The law that permits these devices to be used while hunting furbearers became effective Nov. 6, when it was published in Volume 50, No. 45 of the Pennsylvania Bulletin.
The Pennsylvania Board of Game Commissioners in September gave final approval to a regulatory change allowing night-vision and infrared (thermal) optics to be used while hunting furbearers. However, regulatory changes don’t become effective until they’re reviewed and published in the Pennsylvania Bulletin, a temporary supplement to the Pennsylvania Code.
With the change now published, and the new law in place, Board of Game Commissioners President Charlie Fox said he was pleased to announce the change, made possible earlier this year through the passage of state House Bill 1188, sponsored by Rep. Parke Wentling, R-Greenville. Previously, all hunting use of night-vision and infrared (thermal) optics was prohibited by state law.

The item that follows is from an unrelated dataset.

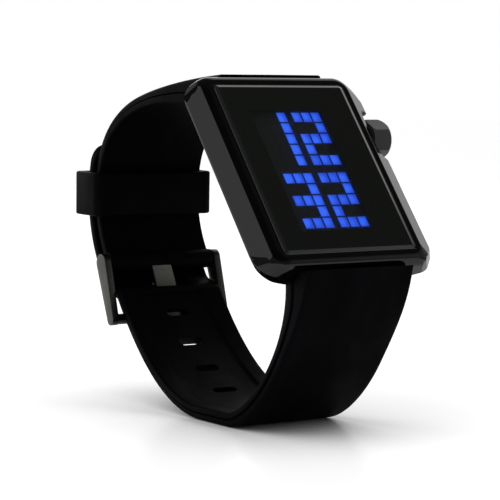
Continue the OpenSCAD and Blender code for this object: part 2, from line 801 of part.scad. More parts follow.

“House Bill 1188, which gives the Game Commission authority to regulate night-vision and infrared optics, became law in July, and the Board of Game Commissioners, that very same month, began the process to allow furbearer hunters to use these devices,” Fox said. “We voted to adopt the change at our next meeting in September, setting the stage for the required, final legal review and publication today in the Pennsylvania Bulletin. At every turn in the process, hunters showed their enthusiasm for this new opportunity, and I’m happy to announce the time now has arrived.”
The change to allow night-vision and infrared (thermal) optics was drafted by the Game Commission’s Bureau of Wildlife Protection, which reviewed data from other states that permit the use of night-vision equipment and determined there were no safety concerns regarding their use for hunting furbearers in Pennsylvania.
There are hunting seasons for the following furbearers: raccoons, foxes, coyotes, opossums, striped skunks, weasels, bobcats and porcupines.